Sinn Fein's new leader in Northern Ireland has marked the deaths of four IRA men shot dead by the SAS in 1992.

Michelle O'Neill said there should be no hierarchy of victims as she clutched a candle in memory of those who died in a churchyard in Clonoe, Co Tyrone.

Around 150 people attended a ceremony, including relatives of the dead, which organisers characterised as dignified.

The Irish national anthem was sung.

Ms O'Neill said: "These were four ordinary young men, who faced extraordinary challenges.

"And they responded in defence of their community and also of their country.

"They never went looking for war, but it came to them."

The would-be deputy first minister addressed a vigil in memory of Patrick Vincent, Sean O'Farrell, Peter Clancy and Barry O'Donnell.

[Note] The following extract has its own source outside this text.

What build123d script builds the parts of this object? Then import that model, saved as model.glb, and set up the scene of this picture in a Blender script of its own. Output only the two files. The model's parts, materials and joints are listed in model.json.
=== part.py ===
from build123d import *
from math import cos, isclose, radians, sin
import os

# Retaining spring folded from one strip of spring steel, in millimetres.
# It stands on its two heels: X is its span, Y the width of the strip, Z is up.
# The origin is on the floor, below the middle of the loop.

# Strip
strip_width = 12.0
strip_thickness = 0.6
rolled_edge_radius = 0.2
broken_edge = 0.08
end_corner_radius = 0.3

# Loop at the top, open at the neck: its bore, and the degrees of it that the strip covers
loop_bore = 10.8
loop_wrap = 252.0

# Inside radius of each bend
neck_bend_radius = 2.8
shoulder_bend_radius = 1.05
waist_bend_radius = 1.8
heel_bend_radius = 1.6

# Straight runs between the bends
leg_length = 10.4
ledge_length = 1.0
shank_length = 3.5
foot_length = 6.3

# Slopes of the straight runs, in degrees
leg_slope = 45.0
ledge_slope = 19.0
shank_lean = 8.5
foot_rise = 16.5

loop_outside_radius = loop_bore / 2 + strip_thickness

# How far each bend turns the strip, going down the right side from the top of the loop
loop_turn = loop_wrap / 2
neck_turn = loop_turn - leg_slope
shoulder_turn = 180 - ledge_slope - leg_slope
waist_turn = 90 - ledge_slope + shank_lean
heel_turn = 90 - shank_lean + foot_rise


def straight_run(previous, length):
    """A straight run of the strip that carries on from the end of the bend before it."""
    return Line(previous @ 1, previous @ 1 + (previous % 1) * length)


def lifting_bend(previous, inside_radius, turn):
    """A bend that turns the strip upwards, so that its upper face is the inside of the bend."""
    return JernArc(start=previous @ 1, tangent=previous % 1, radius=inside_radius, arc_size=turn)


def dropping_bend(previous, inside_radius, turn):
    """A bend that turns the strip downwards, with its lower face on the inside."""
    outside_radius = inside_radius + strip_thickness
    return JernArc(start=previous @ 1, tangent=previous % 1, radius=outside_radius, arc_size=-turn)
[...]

The four were ambushed at St Patrick's Church minutes after they had attacked Coalisland Royal Ulster Constabulary (RUC) station with a heavy machine gun.

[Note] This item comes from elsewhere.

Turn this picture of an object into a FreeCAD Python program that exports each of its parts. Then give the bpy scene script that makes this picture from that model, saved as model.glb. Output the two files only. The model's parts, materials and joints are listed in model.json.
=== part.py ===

Relatives of the dead held candles and a lament was played on a tin whistle.

The Irish tricolour and a plaque marked the spot where the deaths happened.

Ms O'Neill said: "It is a sad night for us as republicans and we come together 25 years later to remember their sacrifice, to remember that night, how we all felt."

She added: "I can certainly remember the pain and the hurt and the sorrow and the shock, most of all felt by the families but also by the wider republican community."

She said republicans and everyone else had every right to remember and honour their dead in a respectful and dignified manner.

"There can be no hierarchy of victims.

"Republicans recognise that.

"But it is the refusal of many within political unionism and the British state to do likewise that goes to the heart of many of the problems that we face in the political process."

The event was organised by Coalisland Clonoe Martyrs Sinn Fein Cumann.

Ms O'Neill said the past will always be a contentious place.

"There is no single narrative to any conflict anywhere in the world or at any time in history.

"Republicans understand that and accept it.

"We are committed to building bridges, to heal the hurt of the past and to build a better future for all of our children."

She said the British Government was still "blocking" the legacy mechanisms of the Stormont House Agreement to deal with thousands of unresolved killings and injuries during the 30-year conflict.

"They don't want the world to know what they did in our country.

"They don't want the world to know about the death squads, about shoot-to-kill, about the torture and the full extent of collusion.

"They don't want the world to know what they did in places like Clonoe, but we will overcome that because republicans today are every bit as determined as Sean, as Peter, Paddy and Barry were."

Mid Ulster Democratic Unionist election candidate Keith Buchanan said: "Sinn Fein have talked repeatedly about respect over recent weeks, but once again we see a lack of respect for the victims of IRA terrorism."

Ulster Unionist candidate Sandra Overend said Ms O'Neill's presence at the event stood in "stark contrast to her words of reconciliation".

"It is only to be expected that republicans would wish to remember their dead, but Michelle O'Neill's presence at such an event is hardly sending a signal to the unionist community that she is some kind of new departure for Sinn Fein."

Traditional Unionist Voice (TUV) leader Jim Allister accused Ms O'Neill of "glorifying the appalling bloodthirsty actions" of the IRA.

"I think it is appalling," he said.

"I think it is dancing on the graves of the innocent victims of the IRA yet again by a Sinn Fein leader and glorifying those terrorists who met their just deserts at the hands of the SAS in 1992."

Ms O'Neill is from Clonoe and her family is steeped in republicanism.

Her father Brendan Doris was an ex-IRA prisoner.

Her uncle, Paul Doris, is president of Noraid, a republican fundraising group.

However, unlike fellow politicians Martin McGuinness or Gerry Kelly, Ms O'Neill has had no direct IRA involvement.